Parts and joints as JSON

○ ○ ○

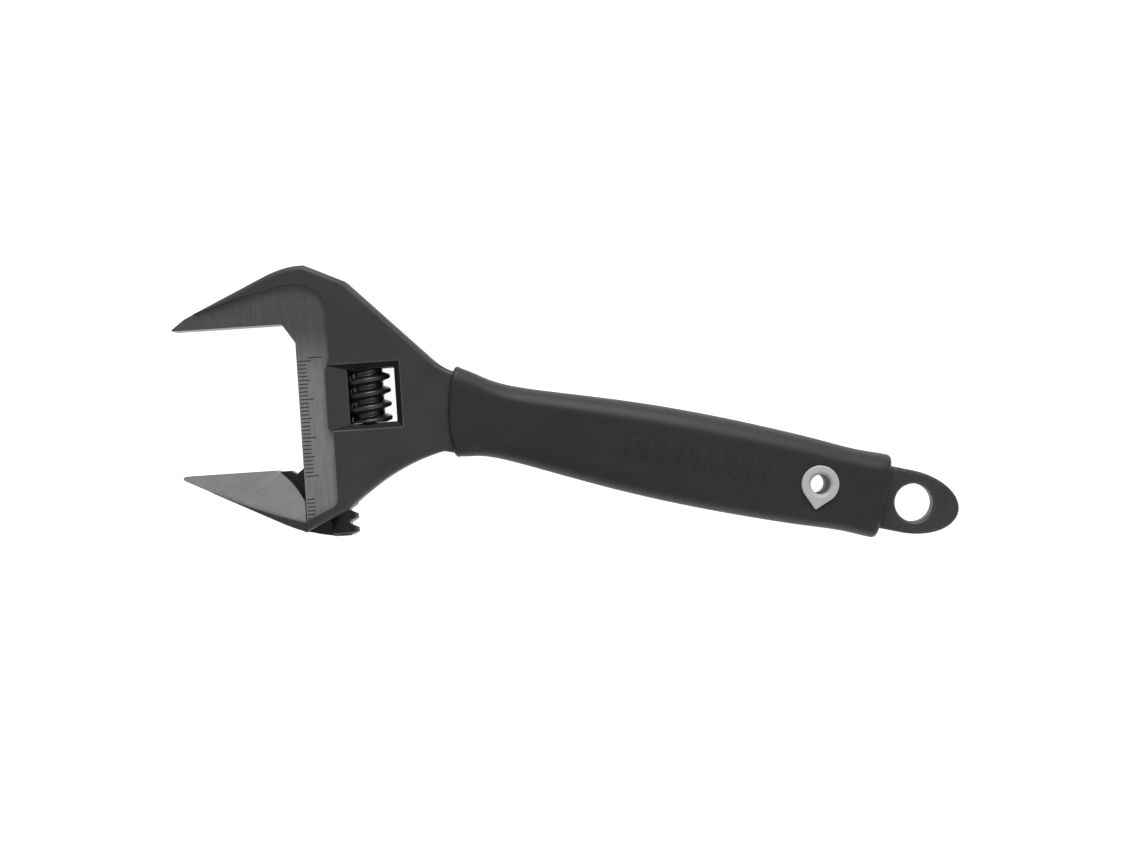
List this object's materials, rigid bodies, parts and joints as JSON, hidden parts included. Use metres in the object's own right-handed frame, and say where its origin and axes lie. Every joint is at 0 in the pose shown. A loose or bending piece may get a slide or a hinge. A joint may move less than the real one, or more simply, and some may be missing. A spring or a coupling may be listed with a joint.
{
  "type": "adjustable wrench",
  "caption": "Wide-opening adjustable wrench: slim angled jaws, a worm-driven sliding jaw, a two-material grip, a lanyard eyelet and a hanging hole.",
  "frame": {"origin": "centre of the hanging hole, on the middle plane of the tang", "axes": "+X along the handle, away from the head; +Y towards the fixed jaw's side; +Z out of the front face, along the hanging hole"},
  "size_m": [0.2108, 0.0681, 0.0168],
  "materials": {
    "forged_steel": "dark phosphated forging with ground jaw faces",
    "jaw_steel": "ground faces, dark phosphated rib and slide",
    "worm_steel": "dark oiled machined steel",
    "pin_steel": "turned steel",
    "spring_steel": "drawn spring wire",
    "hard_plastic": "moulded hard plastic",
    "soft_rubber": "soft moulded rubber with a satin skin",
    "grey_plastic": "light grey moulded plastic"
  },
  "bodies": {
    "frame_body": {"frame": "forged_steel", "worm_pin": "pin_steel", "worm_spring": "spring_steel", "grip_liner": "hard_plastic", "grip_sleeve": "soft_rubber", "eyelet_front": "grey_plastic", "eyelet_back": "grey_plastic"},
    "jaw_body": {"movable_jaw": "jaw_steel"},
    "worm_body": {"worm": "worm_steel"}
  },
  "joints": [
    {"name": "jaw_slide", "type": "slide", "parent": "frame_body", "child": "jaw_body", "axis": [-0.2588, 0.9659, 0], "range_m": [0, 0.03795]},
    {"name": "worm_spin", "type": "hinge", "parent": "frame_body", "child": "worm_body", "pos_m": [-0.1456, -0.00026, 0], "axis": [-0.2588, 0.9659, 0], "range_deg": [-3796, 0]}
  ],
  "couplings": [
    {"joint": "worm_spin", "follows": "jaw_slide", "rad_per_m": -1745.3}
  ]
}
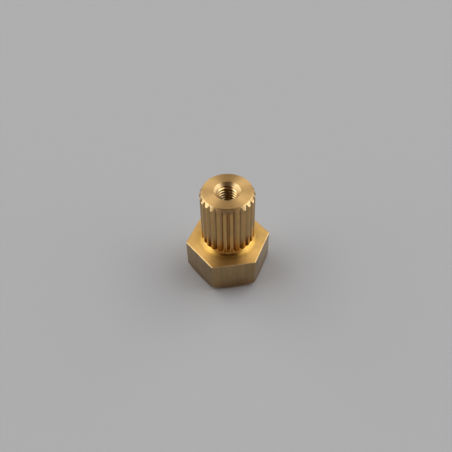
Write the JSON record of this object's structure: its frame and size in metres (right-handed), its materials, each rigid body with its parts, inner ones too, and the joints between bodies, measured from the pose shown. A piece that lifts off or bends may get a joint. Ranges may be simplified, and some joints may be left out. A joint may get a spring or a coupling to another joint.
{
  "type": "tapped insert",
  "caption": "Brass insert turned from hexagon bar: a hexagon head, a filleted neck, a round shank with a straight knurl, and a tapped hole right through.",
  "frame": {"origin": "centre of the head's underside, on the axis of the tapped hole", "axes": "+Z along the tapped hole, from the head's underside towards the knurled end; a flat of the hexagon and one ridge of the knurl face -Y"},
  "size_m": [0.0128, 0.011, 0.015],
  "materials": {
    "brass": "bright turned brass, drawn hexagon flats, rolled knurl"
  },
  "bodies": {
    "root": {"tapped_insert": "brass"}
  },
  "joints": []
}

○ ○ ○

GIVEN INSTRUCTION: Extract every entry above as it appears.

RESPONSE:
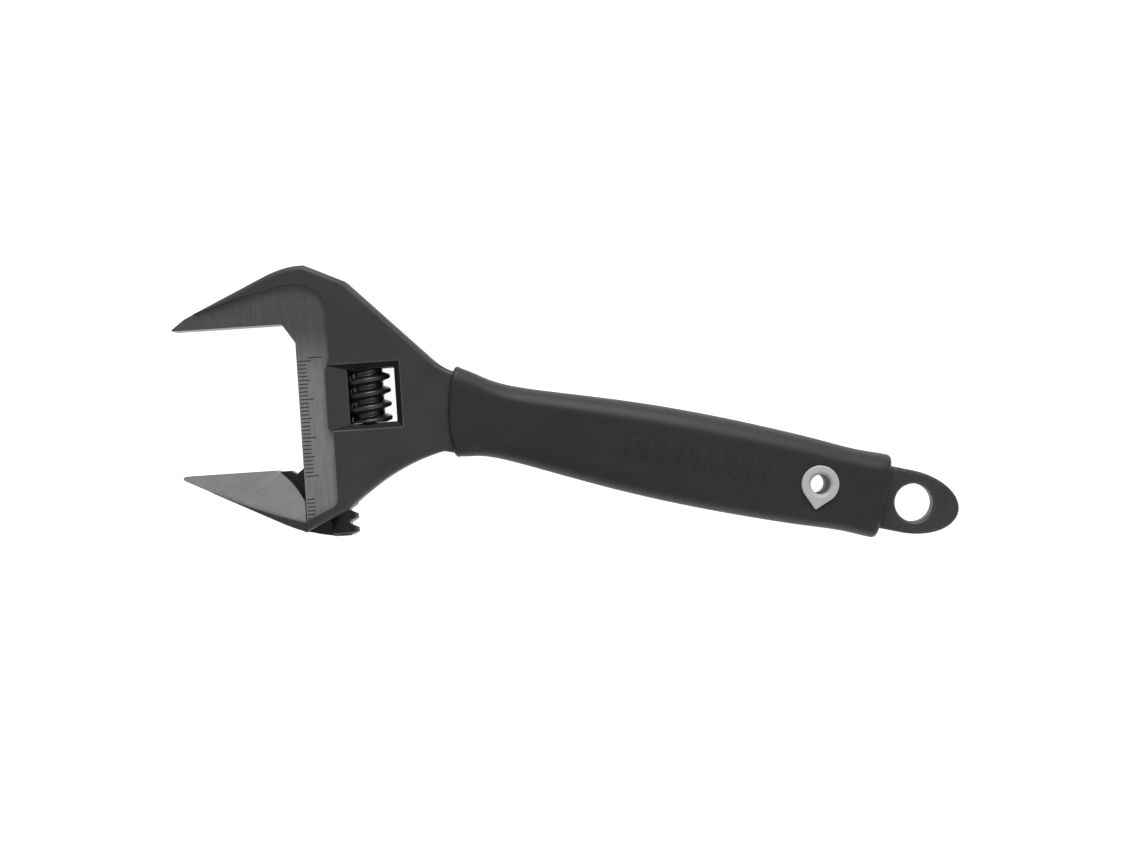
List this object's materials, rigid bodies, parts and joints as JSON, hidden parts included. Use metres in the object's own right-handed frame, and say where its origin and axes lie. Every joint is at 0 in the pose shown. A loose or bending piece may get a slide or a hinge. A joint may move less than the real one, or more simply, and some may be missing. A spring or a coupling may be listed with a joint.
{
  "type": "adjustable wrench",
  "caption": "Wide-opening adjustable wrench: slim angled jaws, a worm-driven sliding jaw, a two-material grip, a lanyard eyelet and a hanging hole.",
  "frame": {"origin": "centre of the hanging hole, on the middle plane of the tang", "axes": "+X along the handle, away from the head; +Y towards the fixed jaw's side; +Z out of the front face, along the hanging hole"},
  "size_m": [0.2108, 0.0681, 0.0168],
  "materials": {
    "forged_steel": "dark phosphated forging with ground jaw faces",
    "jaw_steel": "ground faces, dark phosphated rib and slide",
    "worm_steel": "dark oiled machined steel",
    "pin_steel": "turned steel",
    "spring_steel": "drawn spring wire",
    "hard_plastic": "moulded hard plastic",
    "soft_rubber": "soft moulded rubber with a satin skin",
    "grey_plastic": "light grey moulded plastic"
  },
  "bodies": {
    "frame_body": {"frame": "forged_steel", "worm_pin": "pin_steel", "worm_spring": "spring_steel", "grip_liner": "hard_plastic", "grip_sleeve": "soft_rubber", "eyelet_front": "grey_plastic", "eyelet_back": "grey_plastic"},
    "jaw_body": {"movable_jaw": "jaw_steel"},
    "worm_body": {"worm": "worm_steel"}
  },
  "joints": [
    {"name": "jaw_slide", "type": "slide", "parent": "frame_body", "child": "jaw_body", "axis": [-0.2588, 0.9659, 0], "range_m": [0, 0.03795]},
    {"name": "worm_spin", "type": "hinge", "parent": "frame_body", "child": "worm_body", "pos_m": [-0.1456, -0.00026, 0], "axis": [-0.2588, 0.9659, 0], "range_deg": [-3796, 0]}
  ],
  "couplings": [
    {"joint": "worm_spin", "follows": "jaw_slide", "rad_per_m": -1745.3}
  ]
}
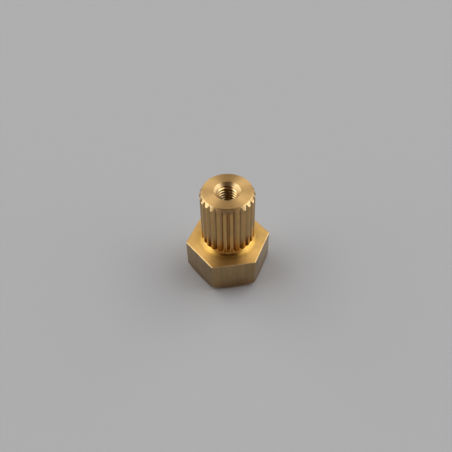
Write the JSON record of this object's structure: its frame and size in metres (right-handed), its materials, each rigid body with its parts, inner ones too, and the joints between bodies, measured from the pose shown. A piece that lifts off or bends may get a joint. Ranges may be simplified, and some joints may be left out. A joint may get a spring or a coupling to another joint.
{
  "type": "tapped insert",
  "caption": "Brass insert turned from hexagon bar: a hexagon head, a filleted neck, a round shank with a straight knurl, and a tapped hole right through.",
  "frame": {"origin": "centre of the head's underside, on the axis of the tapped hole", "axes": "+Z along the tapped hole, from the head's underside towards the knurled end; a flat of the hexagon and one ridge of the knurl face -Y"},
  "size_m": [0.0128, 0.011, 0.015],
  "materials": {
    "brass": "bright turned brass, drawn hexagon flats, rolled knurl"
  },
  "bodies": {
    "root": {"tapped_insert": "brass"}
  },
  "joints": []
}